Dat ging hem ook veel beter af. De schaakboekenthuis waren van Euwe: theorie der schaakopeningen- gesloten spelen I, II en III. Daar heb ik toen veel in gegrasduind. In mijn jeugdjaren kwamen daarbij de Bouwmeester-serie, praatschaak van Mr. E. Straat en Thieme’s nieuwe schaakboek van Unzicker, waar ik het meeste aan heb gehad. Schaken deed je thuis of op school met je vrienden.
In die tijd had je geweldige spannende kandidatenmatches, gevolgd door een tweekamp om het wereldkampioenschap, Botwinnik, Spasski, Smysiov, Larsen en de enigszins geschifte Fischer en vele anderen. Geen databanken maar ijverige secondanten deden het werk.

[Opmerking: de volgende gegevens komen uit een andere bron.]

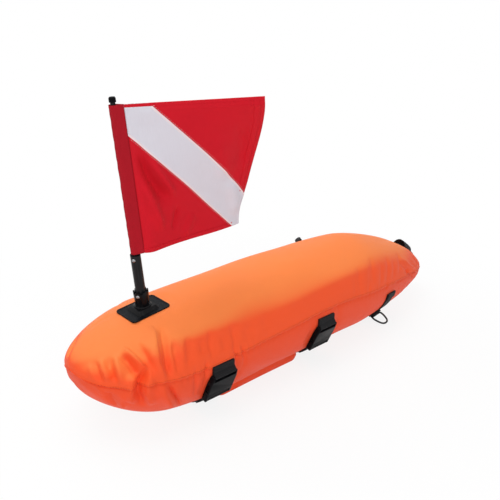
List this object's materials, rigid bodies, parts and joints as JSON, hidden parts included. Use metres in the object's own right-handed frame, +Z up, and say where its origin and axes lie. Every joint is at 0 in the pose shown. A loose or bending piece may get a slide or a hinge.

In 1974 ben ik lid geworden van de GOVA, die toen samen met ASV speelde in het Girogebouw. In het eerste jaar dat ik bij De Toren speelde, heb ik geloof de eerste zes wedstrijden gewonnen. Dat was ik bij de GOVA niet gewend, Daar speelde ik derde klasse OSBO. Het behalen van het clubkampioenschap in 1985 was dus niet direct een geweldige prestatie. We waren toen een klein clubje, om en nabij 20 man. Vogelaar, Blok, Groeneveld, Voogt, Heinz, Gijsbers, en Theuns om maar wat namen te noemen. We speelden toen in het dienstencentrum Elderveld, door een harmonicawand gescheiden van de kaartende en breiende oudjes.
Na dit riante onderkomen verkasten we naar een schoollokaal in De Laar, gevolgd door een achterzaaltje van café De Klomp, waar we op een gegeven moment uitpuilden. Het was toen een mooie gezellige tijd.
Uitslagen werden bijgehouden in een schoolschriftje. Heel overzichtelijk allemaal.
Van het begrip ELO-rating wisten we amper de betekenis. We speelden leuke partijtjes met of zonder geblunder. De sfeer van de begin jaren is een tijd weg geweest. Maar na de splitsing is het de sfeer toch weer teruggekomen. En doen we weer leuke dingen Massakamp, Ten to Ten, Jan Timman, Chess on the River.
Wat het aantal leden ( 40 ) betreft dat komt spelen op de clubavond, is SV De Toren terug bij de begin jaren van/zijn bestaan: een clubavond met een beperkt aantal schakers dat de partij met enthousiasme en in goede harmonie tot een goed of minder goed einde weet te brengen.